The records ->
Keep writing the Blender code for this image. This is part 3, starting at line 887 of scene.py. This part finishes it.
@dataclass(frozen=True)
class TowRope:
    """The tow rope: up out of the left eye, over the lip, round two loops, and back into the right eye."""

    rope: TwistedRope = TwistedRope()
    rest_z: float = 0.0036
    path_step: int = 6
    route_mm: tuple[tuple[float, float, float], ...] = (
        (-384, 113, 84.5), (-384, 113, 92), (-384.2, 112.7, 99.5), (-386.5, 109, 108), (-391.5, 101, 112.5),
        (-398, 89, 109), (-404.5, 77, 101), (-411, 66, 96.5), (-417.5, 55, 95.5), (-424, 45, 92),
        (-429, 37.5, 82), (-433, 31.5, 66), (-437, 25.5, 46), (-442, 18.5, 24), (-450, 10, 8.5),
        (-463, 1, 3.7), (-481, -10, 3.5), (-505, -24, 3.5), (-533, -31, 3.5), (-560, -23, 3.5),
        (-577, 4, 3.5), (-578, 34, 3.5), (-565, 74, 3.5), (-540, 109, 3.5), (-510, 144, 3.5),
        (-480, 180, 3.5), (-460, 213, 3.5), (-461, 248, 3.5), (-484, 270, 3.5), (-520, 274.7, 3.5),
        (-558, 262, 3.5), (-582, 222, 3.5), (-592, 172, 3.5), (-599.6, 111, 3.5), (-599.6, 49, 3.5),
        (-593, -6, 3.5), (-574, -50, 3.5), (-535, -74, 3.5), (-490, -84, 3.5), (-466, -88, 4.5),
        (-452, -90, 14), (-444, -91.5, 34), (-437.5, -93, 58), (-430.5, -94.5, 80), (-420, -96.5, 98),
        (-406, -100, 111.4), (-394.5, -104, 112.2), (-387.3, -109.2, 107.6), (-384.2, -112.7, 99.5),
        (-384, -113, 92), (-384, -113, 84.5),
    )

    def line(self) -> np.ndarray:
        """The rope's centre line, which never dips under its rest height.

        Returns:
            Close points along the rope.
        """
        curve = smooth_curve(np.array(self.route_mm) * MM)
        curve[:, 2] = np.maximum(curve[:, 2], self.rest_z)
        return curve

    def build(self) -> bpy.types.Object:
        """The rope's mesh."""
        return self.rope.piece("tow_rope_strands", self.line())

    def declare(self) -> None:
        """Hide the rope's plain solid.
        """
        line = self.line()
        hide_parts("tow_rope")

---

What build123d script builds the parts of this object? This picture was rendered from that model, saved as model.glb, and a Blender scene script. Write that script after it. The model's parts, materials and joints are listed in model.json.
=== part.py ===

...

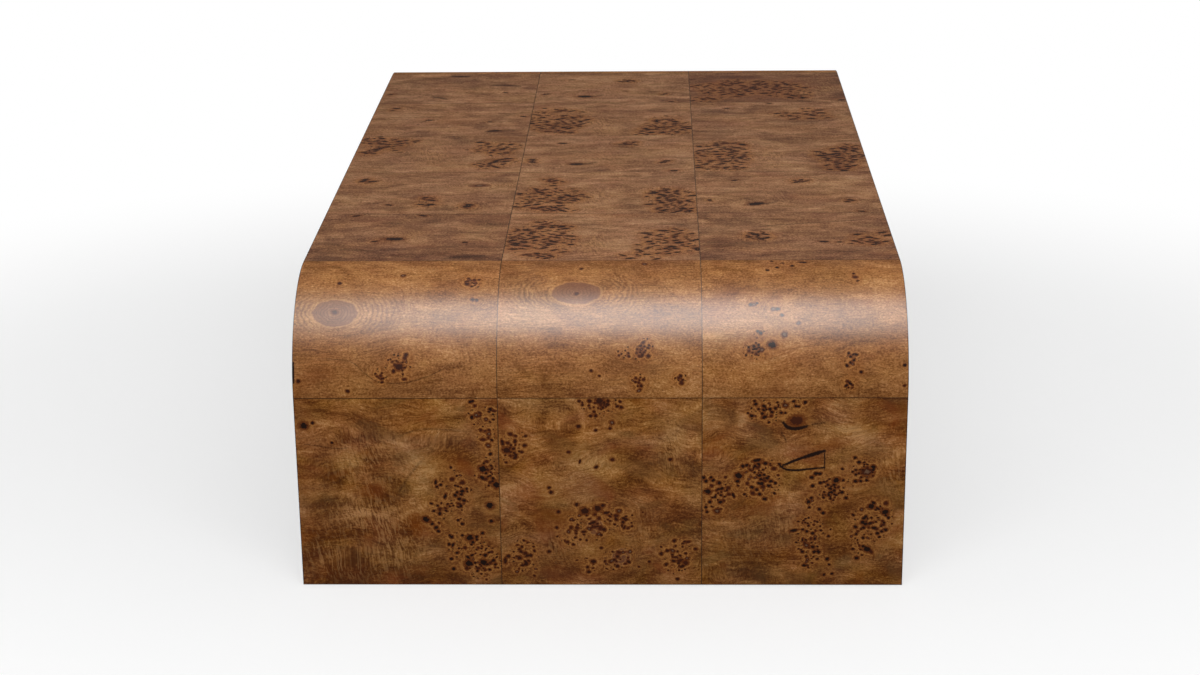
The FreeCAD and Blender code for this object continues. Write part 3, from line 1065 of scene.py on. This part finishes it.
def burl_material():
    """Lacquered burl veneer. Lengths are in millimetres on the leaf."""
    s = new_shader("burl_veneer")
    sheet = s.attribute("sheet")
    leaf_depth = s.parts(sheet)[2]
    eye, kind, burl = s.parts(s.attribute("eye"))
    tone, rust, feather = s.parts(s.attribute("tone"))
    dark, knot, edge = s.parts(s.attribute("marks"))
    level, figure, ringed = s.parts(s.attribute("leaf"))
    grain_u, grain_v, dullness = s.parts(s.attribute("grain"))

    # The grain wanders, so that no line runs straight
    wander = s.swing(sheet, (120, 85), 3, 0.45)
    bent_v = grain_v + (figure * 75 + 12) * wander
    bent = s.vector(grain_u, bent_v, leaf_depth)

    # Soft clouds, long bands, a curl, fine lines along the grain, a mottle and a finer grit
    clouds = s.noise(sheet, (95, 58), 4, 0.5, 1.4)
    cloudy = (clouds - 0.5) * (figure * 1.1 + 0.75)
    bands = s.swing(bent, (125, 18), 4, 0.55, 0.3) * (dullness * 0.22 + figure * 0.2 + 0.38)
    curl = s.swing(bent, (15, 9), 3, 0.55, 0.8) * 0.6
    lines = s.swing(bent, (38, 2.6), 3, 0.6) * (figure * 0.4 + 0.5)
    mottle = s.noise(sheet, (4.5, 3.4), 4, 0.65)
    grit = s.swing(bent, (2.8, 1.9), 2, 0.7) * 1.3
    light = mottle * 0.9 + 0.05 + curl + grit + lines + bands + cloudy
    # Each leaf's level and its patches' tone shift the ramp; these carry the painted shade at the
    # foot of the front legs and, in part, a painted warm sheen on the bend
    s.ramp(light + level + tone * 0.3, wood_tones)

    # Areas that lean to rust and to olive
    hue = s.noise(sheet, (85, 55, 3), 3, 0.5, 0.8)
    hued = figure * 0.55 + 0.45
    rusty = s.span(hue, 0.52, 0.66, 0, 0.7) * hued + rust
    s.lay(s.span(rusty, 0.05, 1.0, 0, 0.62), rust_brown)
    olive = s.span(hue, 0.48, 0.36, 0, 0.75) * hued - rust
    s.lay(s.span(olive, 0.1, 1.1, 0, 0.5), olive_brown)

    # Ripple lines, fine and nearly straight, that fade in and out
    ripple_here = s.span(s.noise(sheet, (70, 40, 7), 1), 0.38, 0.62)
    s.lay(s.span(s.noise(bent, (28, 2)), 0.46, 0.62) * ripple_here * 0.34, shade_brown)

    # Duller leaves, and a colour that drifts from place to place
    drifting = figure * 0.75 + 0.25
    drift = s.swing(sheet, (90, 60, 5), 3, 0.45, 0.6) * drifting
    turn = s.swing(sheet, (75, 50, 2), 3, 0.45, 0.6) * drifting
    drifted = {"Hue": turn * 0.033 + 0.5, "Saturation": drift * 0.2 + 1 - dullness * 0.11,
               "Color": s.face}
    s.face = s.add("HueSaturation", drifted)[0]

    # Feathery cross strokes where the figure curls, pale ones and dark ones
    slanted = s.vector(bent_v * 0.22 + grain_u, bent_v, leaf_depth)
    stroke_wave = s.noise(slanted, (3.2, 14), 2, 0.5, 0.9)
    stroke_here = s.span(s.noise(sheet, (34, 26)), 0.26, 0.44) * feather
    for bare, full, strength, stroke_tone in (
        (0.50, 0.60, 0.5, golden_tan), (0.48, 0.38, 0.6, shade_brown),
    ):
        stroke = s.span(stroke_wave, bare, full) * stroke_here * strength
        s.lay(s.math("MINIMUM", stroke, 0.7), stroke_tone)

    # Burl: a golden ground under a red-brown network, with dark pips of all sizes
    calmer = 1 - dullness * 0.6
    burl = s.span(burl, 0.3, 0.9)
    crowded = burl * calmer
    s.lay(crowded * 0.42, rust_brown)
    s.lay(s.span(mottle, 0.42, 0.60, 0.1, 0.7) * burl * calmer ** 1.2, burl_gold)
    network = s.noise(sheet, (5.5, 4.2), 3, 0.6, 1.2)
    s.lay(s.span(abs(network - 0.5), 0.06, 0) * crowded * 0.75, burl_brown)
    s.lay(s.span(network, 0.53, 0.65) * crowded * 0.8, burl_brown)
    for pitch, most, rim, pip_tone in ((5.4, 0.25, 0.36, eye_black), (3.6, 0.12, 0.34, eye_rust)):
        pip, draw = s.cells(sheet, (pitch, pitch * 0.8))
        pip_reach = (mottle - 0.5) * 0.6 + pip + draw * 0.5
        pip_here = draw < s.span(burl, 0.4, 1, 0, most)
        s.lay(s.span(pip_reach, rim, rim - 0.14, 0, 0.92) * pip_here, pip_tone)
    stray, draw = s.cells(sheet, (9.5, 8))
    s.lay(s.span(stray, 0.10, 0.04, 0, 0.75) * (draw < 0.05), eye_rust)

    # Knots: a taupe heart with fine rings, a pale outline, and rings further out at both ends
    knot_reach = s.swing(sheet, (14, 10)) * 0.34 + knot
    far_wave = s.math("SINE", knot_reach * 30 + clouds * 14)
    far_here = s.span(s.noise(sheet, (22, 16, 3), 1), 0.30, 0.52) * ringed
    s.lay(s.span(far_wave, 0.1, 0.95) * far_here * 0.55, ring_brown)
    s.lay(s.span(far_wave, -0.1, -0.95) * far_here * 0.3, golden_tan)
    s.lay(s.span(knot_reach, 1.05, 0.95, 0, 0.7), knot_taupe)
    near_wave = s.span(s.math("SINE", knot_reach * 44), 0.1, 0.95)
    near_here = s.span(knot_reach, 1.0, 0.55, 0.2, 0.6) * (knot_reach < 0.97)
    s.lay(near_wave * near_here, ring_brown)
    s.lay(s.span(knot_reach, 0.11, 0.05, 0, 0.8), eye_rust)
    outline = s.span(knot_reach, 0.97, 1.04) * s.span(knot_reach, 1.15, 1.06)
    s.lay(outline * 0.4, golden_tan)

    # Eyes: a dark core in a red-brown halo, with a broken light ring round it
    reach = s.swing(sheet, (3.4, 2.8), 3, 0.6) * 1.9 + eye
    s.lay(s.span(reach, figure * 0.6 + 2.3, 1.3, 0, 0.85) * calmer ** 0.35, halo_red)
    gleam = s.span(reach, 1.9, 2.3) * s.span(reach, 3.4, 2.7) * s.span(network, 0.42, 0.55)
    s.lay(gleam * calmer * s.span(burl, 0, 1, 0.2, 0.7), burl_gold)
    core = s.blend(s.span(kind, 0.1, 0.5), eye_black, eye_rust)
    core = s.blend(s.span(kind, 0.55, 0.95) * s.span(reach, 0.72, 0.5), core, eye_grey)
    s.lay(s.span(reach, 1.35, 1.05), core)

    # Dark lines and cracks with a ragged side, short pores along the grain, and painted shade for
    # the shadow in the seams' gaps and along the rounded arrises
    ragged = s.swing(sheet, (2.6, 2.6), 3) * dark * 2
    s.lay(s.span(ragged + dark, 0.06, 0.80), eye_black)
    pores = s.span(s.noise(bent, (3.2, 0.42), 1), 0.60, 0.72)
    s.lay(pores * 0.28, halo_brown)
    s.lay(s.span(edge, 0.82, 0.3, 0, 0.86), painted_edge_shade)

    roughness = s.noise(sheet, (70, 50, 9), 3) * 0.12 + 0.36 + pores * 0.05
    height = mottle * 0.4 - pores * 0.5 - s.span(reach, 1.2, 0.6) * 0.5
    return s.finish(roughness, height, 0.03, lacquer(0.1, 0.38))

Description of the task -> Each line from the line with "The FreeCAD and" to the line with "s.lay(s.span(s.noise(bent, (28, 2)), 0.46, 0.62)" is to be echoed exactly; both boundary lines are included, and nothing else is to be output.

Response for this exercise ->
The FreeCAD and Blender code for this object continues. Write part 3, from line 1065 of scene.py on. This part finishes it.
def burl_material():
    """Lacquered burl veneer. Lengths are in millimetres on the leaf."""
    s = new_shader("burl_veneer")
    sheet = s.attribute("sheet")
    leaf_depth = s.parts(sheet)[2]
    eye, kind, burl = s.parts(s.attribute("eye"))
    tone, rust, feather = s.parts(s.attribute("tone"))
    dark, knot, edge = s.parts(s.attribute("marks"))
    level, figure, ringed = s.parts(s.attribute("leaf"))
    grain_u, grain_v, dullness = s.parts(s.attribute("grain"))

    # The grain wanders, so that no line runs straight
    wander = s.swing(sheet, (120, 85), 3, 0.45)
    bent_v = grain_v + (figure * 75 + 12) * wander
    bent = s.vector(grain_u, bent_v, leaf_depth)

    # Soft clouds, long bands, a curl, fine lines along the grain, a mottle and a finer grit
    clouds = s.noise(sheet, (95, 58), 4, 0.5, 1.4)
    cloudy = (clouds - 0.5) * (figure * 1.1 + 0.75)
    bands = s.swing(bent, (125, 18), 4, 0.55, 0.3) * (dullness * 0.22 + figure * 0.2 + 0.38)
    curl = s.swing(bent, (15, 9), 3, 0.55, 0.8) * 0.6
    lines = s.swing(bent, (38, 2.6), 3, 0.6) * (figure * 0.4 + 0.5)
    mottle = s.noise(sheet, (4.5, 3.4), 4, 0.65)
    grit = s.swing(bent, (2.8, 1.9), 2, 0.7) * 1.3
    light = mottle * 0.9 + 0.05 + curl + grit + lines + bands + cloudy
    # Each leaf's level and its patches' tone shift the ramp; these carry the painted shade at the
    # foot of the front legs and, in part, a painted warm sheen on the bend
    s.ramp(light + level + tone * 0.3, wood_tones)

    # Areas that lean to rust and to olive
    hue = s.noise(sheet, (85, 55, 3), 3, 0.5, 0.8)
    hued = figure * 0.55 + 0.45
    rusty = s.span(hue, 0.52, 0.66, 0, 0.7) * hued + rust
    s.lay(s.span(rusty, 0.05, 1.0, 0, 0.62), rust_brown)
    olive = s.span(hue, 0.48, 0.36, 0, 0.75) * hued - rust
    s.lay(s.span(olive, 0.1, 1.1, 0, 0.5), olive_brown)

    # Ripple lines, fine and nearly straight, that fade in and out
    ripple_here = s.span(s.noise(sheet, (70, 40, 7), 1), 0.38, 0.62)
    s.lay(s.span(s.noise(bent, (28, 2)), 0.46, 0.62) * ripple_here * 0.34, shade_brown)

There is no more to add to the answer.